▶ **Exercise objective**
Write out the whole listing again, exactly as given.

▶ **Stored data**
************
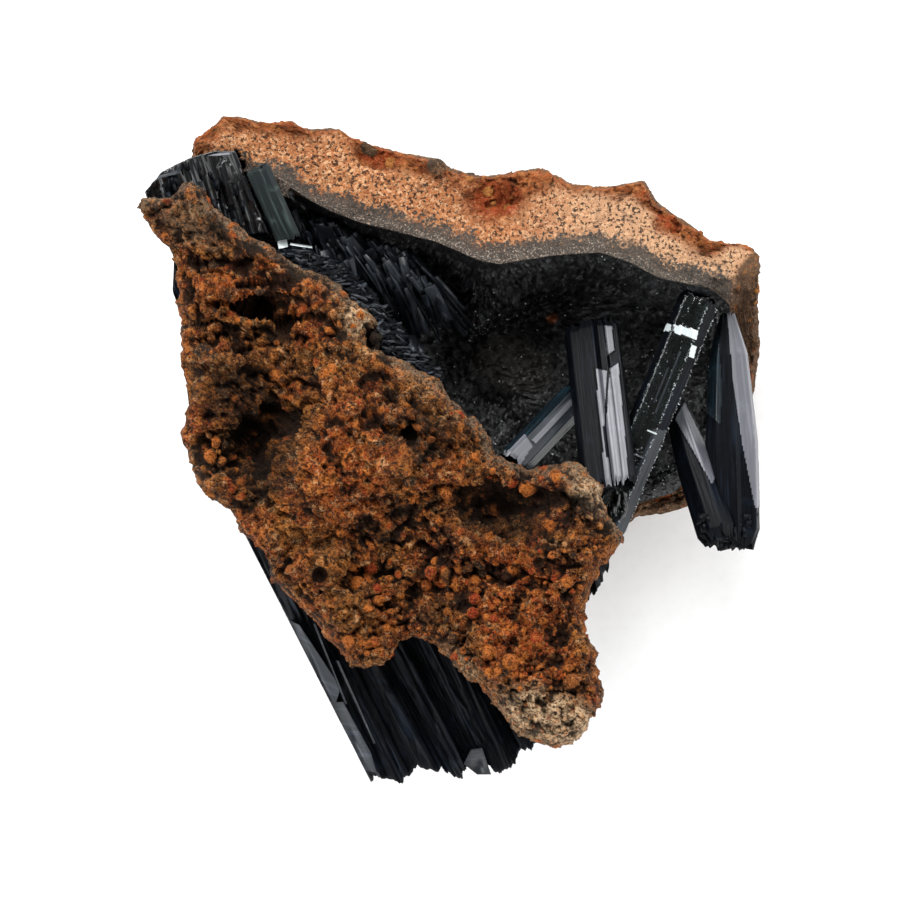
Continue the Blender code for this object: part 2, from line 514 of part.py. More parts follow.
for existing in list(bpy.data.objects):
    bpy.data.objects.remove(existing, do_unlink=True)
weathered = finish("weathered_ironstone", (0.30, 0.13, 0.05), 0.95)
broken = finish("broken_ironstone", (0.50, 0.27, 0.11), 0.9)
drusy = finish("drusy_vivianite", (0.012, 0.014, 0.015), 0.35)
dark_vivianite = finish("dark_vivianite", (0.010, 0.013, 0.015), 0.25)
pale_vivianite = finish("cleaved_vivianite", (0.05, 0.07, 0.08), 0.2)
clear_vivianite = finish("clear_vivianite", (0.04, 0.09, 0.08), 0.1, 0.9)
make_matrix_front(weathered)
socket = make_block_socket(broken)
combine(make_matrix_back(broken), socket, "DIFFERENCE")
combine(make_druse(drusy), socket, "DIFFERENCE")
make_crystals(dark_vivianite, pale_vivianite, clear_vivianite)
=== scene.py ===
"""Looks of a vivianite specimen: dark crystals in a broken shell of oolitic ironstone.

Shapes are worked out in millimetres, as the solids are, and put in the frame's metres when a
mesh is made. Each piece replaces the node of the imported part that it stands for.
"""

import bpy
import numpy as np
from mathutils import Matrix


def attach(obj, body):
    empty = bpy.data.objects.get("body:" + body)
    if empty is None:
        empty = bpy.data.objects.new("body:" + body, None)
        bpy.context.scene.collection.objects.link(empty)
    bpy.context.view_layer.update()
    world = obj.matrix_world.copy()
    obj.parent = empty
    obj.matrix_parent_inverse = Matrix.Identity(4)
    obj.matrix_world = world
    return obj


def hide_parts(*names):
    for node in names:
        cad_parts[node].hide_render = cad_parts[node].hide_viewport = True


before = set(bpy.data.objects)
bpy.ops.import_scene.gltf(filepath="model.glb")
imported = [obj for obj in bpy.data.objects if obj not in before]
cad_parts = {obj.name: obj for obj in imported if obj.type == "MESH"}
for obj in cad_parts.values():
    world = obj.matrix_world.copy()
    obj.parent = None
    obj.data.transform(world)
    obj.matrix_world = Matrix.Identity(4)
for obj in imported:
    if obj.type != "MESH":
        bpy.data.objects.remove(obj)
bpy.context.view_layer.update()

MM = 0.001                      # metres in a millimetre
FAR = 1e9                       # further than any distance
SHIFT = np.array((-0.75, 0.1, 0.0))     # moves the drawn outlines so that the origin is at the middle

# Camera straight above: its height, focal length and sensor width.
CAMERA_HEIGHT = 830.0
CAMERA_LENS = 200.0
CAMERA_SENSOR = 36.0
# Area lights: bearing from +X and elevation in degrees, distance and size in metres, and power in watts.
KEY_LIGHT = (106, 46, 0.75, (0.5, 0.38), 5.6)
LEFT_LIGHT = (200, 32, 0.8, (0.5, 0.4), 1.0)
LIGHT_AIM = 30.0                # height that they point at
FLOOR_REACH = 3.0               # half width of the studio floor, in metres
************
▶ **Full solution**
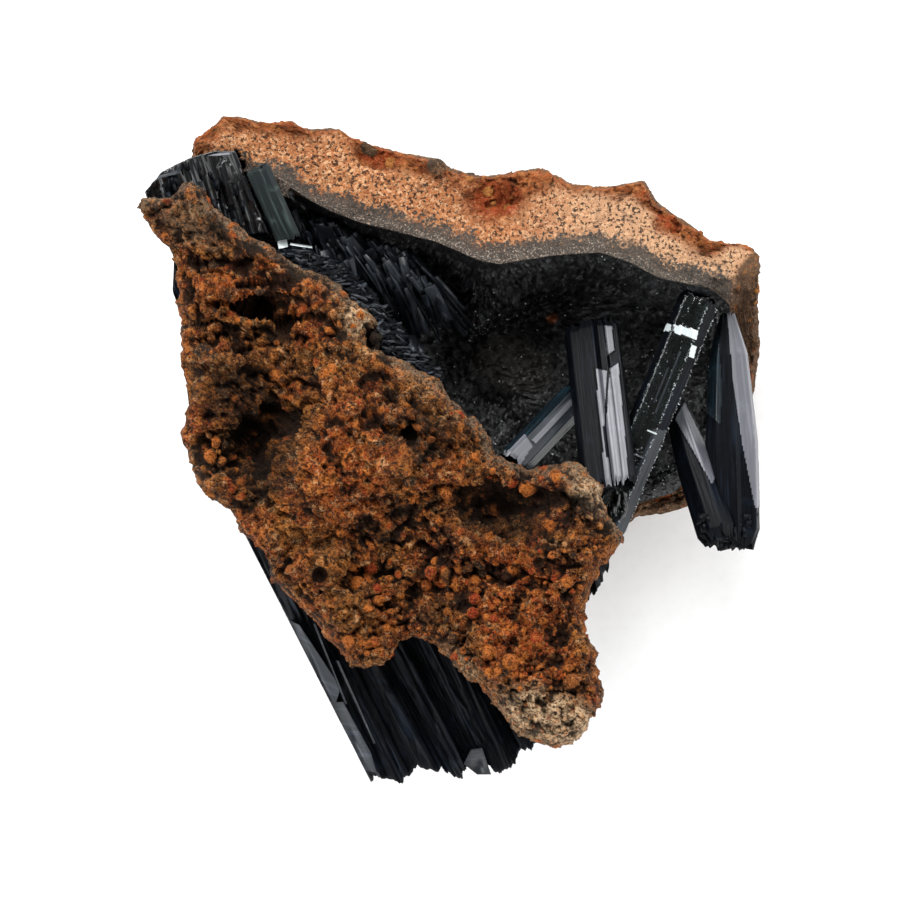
Continue the Blender code for this object: part 2, from line 514 of part.py. More parts follow.
for existing in list(bpy.data.objects):
    bpy.data.objects.remove(existing, do_unlink=True)
weathered = finish("weathered_ironstone", (0.30, 0.13, 0.05), 0.95)
broken = finish("broken_ironstone", (0.50, 0.27, 0.11), 0.9)
drusy = finish("drusy_vivianite", (0.012, 0.014, 0.015), 0.35)
dark_vivianite = finish("dark_vivianite", (0.010, 0.013, 0.015), 0.25)
pale_vivianite = finish("cleaved_vivianite", (0.05, 0.07, 0.08), 0.2)
clear_vivianite = finish("clear_vivianite", (0.04, 0.09, 0.08), 0.1, 0.9)
make_matrix_front(weathered)
socket = make_block_socket(broken)
combine(make_matrix_back(broken), socket, "DIFFERENCE")
combine(make_druse(drusy), socket, "DIFFERENCE")
make_crystals(dark_vivianite, pale_vivianite, clear_vivianite)
=== scene.py ===
"""Looks of a vivianite specimen: dark crystals in a broken shell of oolitic ironstone.

Shapes are worked out in millimetres, as the solids are, and put in the frame's metres when a
mesh is made. Each piece replaces the node of the imported part that it stands for.
"""

import bpy
import numpy as np
from mathutils import Matrix


def attach(obj, body):
    empty = bpy.data.objects.get("body:" + body)
    if empty is None:
        empty = bpy.data.objects.new("body:" + body, None)
        bpy.context.scene.collection.objects.link(empty)
    bpy.context.view_layer.update()
    world = obj.matrix_world.copy()
    obj.parent = empty
    obj.matrix_parent_inverse = Matrix.Identity(4)
    obj.matrix_world = world
    return obj


def hide_parts(*names):
    for node in names:
        cad_parts[node].hide_render = cad_parts[node].hide_viewport = True


before = set(bpy.data.objects)
bpy.ops.import_scene.gltf(filepath="model.glb")
imported = [obj for obj in bpy.data.objects if obj not in before]
cad_parts = {obj.name: obj for obj in imported if obj.type == "MESH"}
for obj in cad_parts.values():
    world = obj.matrix_world.copy()
    obj.parent = None
    obj.data.transform(world)
    obj.matrix_world = Matrix.Identity(4)
for obj in imported:
    if obj.type != "MESH":
        bpy.data.objects.remove(obj)
bpy.context.view_layer.update()

MM = 0.001                      # metres in a millimetre
FAR = 1e9                       # further than any distance
SHIFT = np.array((-0.75, 0.1, 0.0))     # moves the drawn outlines so that the origin is at the middle

# Camera straight above: its height, focal length and sensor width.
CAMERA_HEIGHT = 830.0
CAMERA_LENS = 200.0
CAMERA_SENSOR = 36.0
# Area lights: bearing from +X and elevation in degrees, distance and size in metres, and power in watts.
KEY_LIGHT = (106, 46, 0.75, (0.5, 0.38), 5.6)
LEFT_LIGHT = (200, 32, 0.8, (0.5, 0.4), 1.0)
LIGHT_AIM = 30.0                # height that they point at
FLOOR_REACH = 3.0               # half width of the studio floor, in metres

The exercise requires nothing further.